Executable Specifications with Scrum: Refining User Stories by Grooming the Product Backlog
- Managing the Product Backlog
- Collaborating to Groom the Product Backlog
- Ranking User Stories with a Dot Voting Method
- Illustrating User Stories with Storyboards
- Sizing User Stories Using Comparison
- Splitting User Stories Along Business Values
- Tracking User Stories with a Collaboration Board
- Delivering a Coherent Set of User Stories
- Planning Work with User Stories
- Summary
You learned in the previous chapter that iterative discovery of desirements involves expressing user stories with the help of a product backlog. The purpose of this chapter is to learn how to groom the product backlog so that you can plan sprints that will increase the quality of feedback loops.
In this chapter, you will learn the importance of the product owner for the product backlog. This chapter discusses how the team refines user stories by grooming the product backlog. Grooming is the act of ranking, illustrating, sizing, and splitting user stories. You will see how to use collaboration boards to make explicit the grooming process, with a minimum of formality. Finally, it concludes by explaining how to organize effective sprints with story mapping.
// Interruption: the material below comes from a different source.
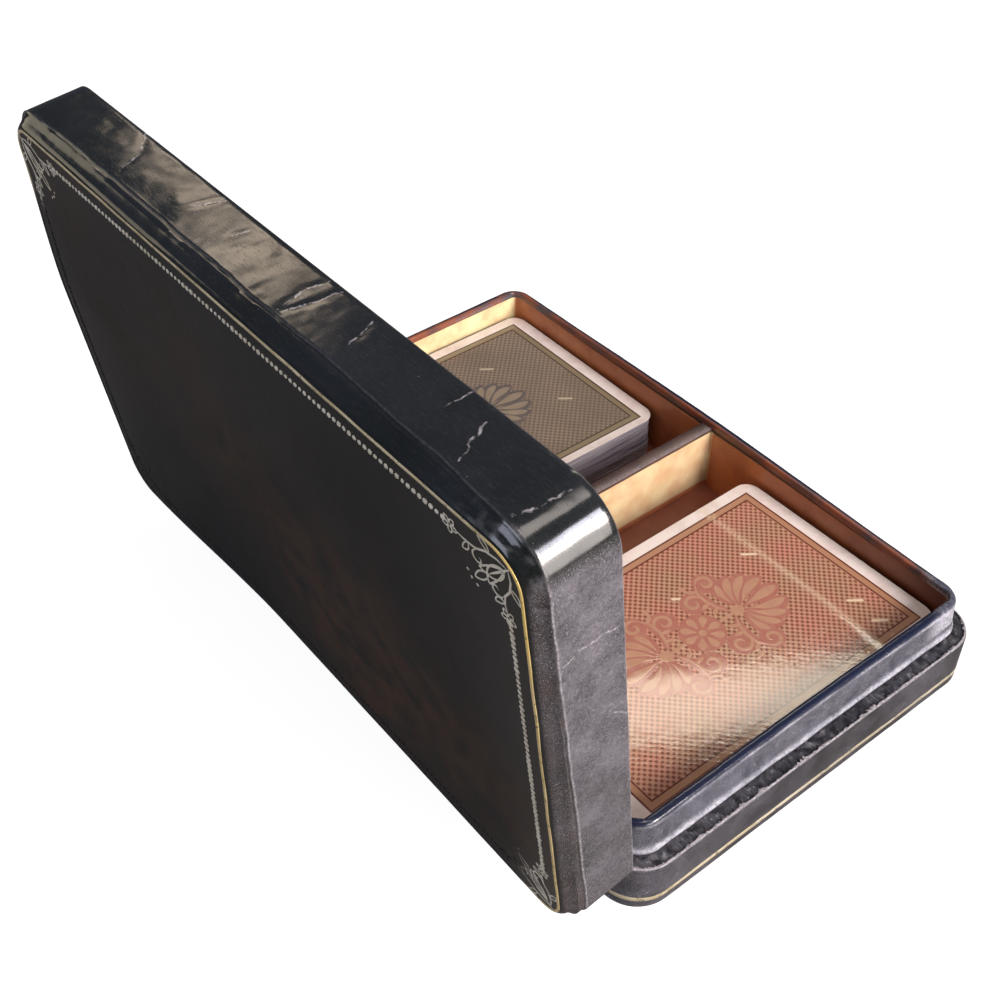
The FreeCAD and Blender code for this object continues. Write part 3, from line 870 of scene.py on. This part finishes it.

Managing the Product Backlog
Nowadays, it is unlikely that new software must address the needs of a single stakeholder. On average, there are easily between 10 and 20 stakeholders. This requires the involvement of several people. If the product backlog is an ordered list, and the stakeholders are responsible for setting the priority, how do you ensure the list actually gets sorted and that every item does not end up being poorly defined? Assigning the product backlog ownership to a group of people is not a viable solution. Scrum recognizes this issue by defining a specific role for this responsibility, the product owner.
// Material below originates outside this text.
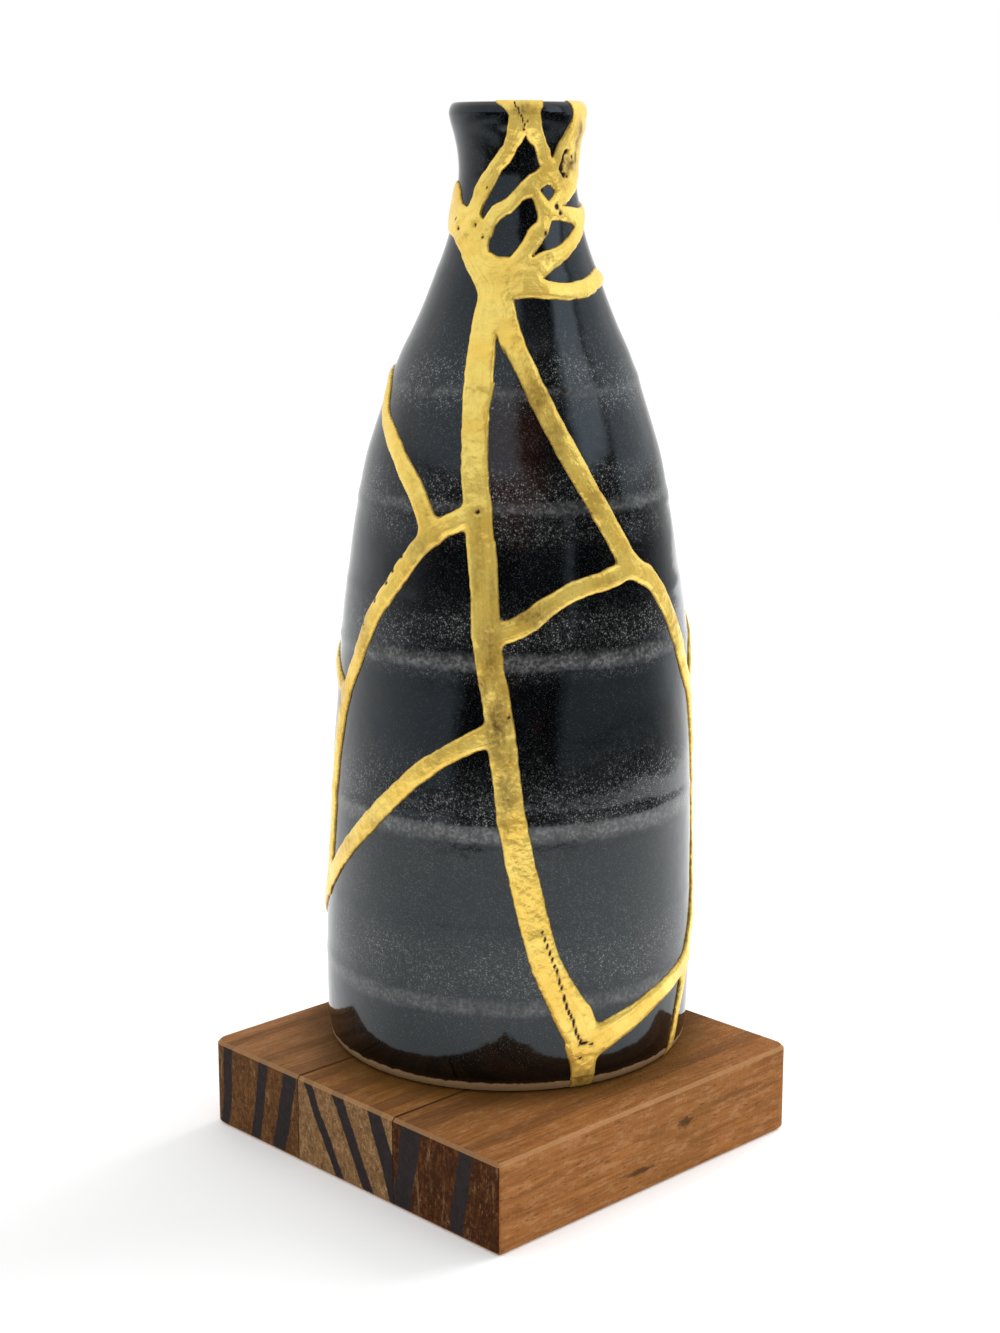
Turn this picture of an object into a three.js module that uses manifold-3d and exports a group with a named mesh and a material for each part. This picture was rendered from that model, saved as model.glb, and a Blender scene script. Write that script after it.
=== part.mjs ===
// Stoneware bottle vase mended with gold seams, on a wood block glued up from three staves.
// Millimetres and degrees, +Z up. The origin is the middle of the footprint, on the underside.
import * as THREE from 'three';
import { mergeVertices } from 'three/addons/utils/BufferGeometryUtils.js';
import Module from 'manifold-3d';

const wasm = await Module();
wasm.setup();

// Wood block, its grain along X
const blockLength = 100;
const blockHeight = 21.8;
const frontStaveDepth = 35;
const middleStaveDepth = 34;
const backStaveDepth = 33.4;
const sharpCorner = 1;
const wornCorner = 3.5;
const easedEdge = 0.8;

// Vase body: outer radii and the wall
const vaseHeight = 225.8;
const bellyRadius = 45.5;
const footTuck = 1.2;
const shoulderRadius = 37.5;
const neckRadius = 13.7;
const lipRadius = 16;
const lipRound = 1.3;
const footBevel = 1.2;
const footWall = 4.4;
const lipWall = 3;
const floorThickness = 6;
const floorRound = 6;

// Where the vase stands on the block, which way its front looks and how far its mouth leans
const seatX = 9.2;
const seatY = 7.2;
const frontHeading = -134.2;
const mouthLean = 2.3;

// Gold seams: a crowned band outside, tapering between the bevelled breaks to a thin line inside
const bandCrown = 0.9;
const bandEdge = 0.3;
const fillWidth = 0.8;
const fillPastWall = 3;

// Clearance between pieces that touch
const gap = 0.3;

// Fineness of the facets
const outerFacets = 36;
const innerFacets = 24;
const innerRings = 9;
const roundSteps = 2;
const seamStep = 13;
const seamTurn = 26;

const clayColour = 0x2b2f33;
const goldColour = 0xd9b552;
const woodColour = 0x8f6a44;

const degree = Math.PI / 180;
const blockDepth = frontStaveDepth + middleStaveDepth + backStaveDepth;
const footRadius = bellyRadius - footTuck;

function between(from, to, share) {
  return from + (to - from) * share;
}

// Outer profile: share of the height, radius
const profile = [
  [0.000, footRadius],
  [0.025, between(footRadius, bellyRadius, 0.75)],
  [0.100, bellyRadius],
  [0.240, between(bellyRadius, shoulderRadius, 0.15)],
  [0.370, between(bellyRadius, shoulderRadius, 0.30)],
  [0.480, between(bellyRadius, shoulderRadius, 0.57)],
  [0.576, shoulderRadius],
  [0.630, between(shoulderRadius, neckRadius, 0.08)],
  [0.690, between(shoulderRadius, neckRadius, 0.26)],
  [0.740, between(shoulderRadius, neckRadius, 0.41)],
  [0.790, between(shoulderRadius, neckRadius, 0.62)],
  [0.840, between(shoulderRadius, neckRadius, 0.81)],
  [0.885, between(shoulderRadius, neckRadius, 0.94)],
  [0.930, neckRadius],
  [0.962, between(neckRadius, lipRadius, 0.33)],
  [0.990, lipRadius],
];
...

The product owner is responsible for ensuring that the product backlog is always in a healthy state. He is the primary interface between the development team and the stakeholders. The product owner is the definitive authority on all that concerns requirements. His main responsibility is to decide the ordering of what will be built and list these decisions into the product backlog.
One of the primary qualities of the product owner is to be the bearer of the vision. He understands the big picture. This knowledge gives that person the authority to prioritize the importance of the desirements expressed by stakeholders. Faced with the unexpected, the product owner knows how to stay the course and is responsive to the stakeholders’ changes.
There is a lot of responsibility (both explicit and implicit) involved in managing the product backlog. Work will not get done without someone actively collaborating with stakeholders to understand customer/market needs and then communicating with the development team to ensure those needs are met. Being the product owner does not mean that he decides alone. The development team actively takes a hand in backlog management.
This new, strategic role is more than just backlog prioritization. It is about facilitating software development over successive sprints and ensuring appropriate customer/market needs are inserted into that process.
Though this role is typically assigned to someone with technical background, someone from marketing or product management is probably just as qualified. If any of these people cannot fulfill the role, someone with a solid understanding of end users, the marketplace, the competition, or future trends can become the product owner. This is not a solitary role—the product owner is most likely part of a larger team—perhaps in product management (if an independent software vendor) or in a client-facing team (if in consulting).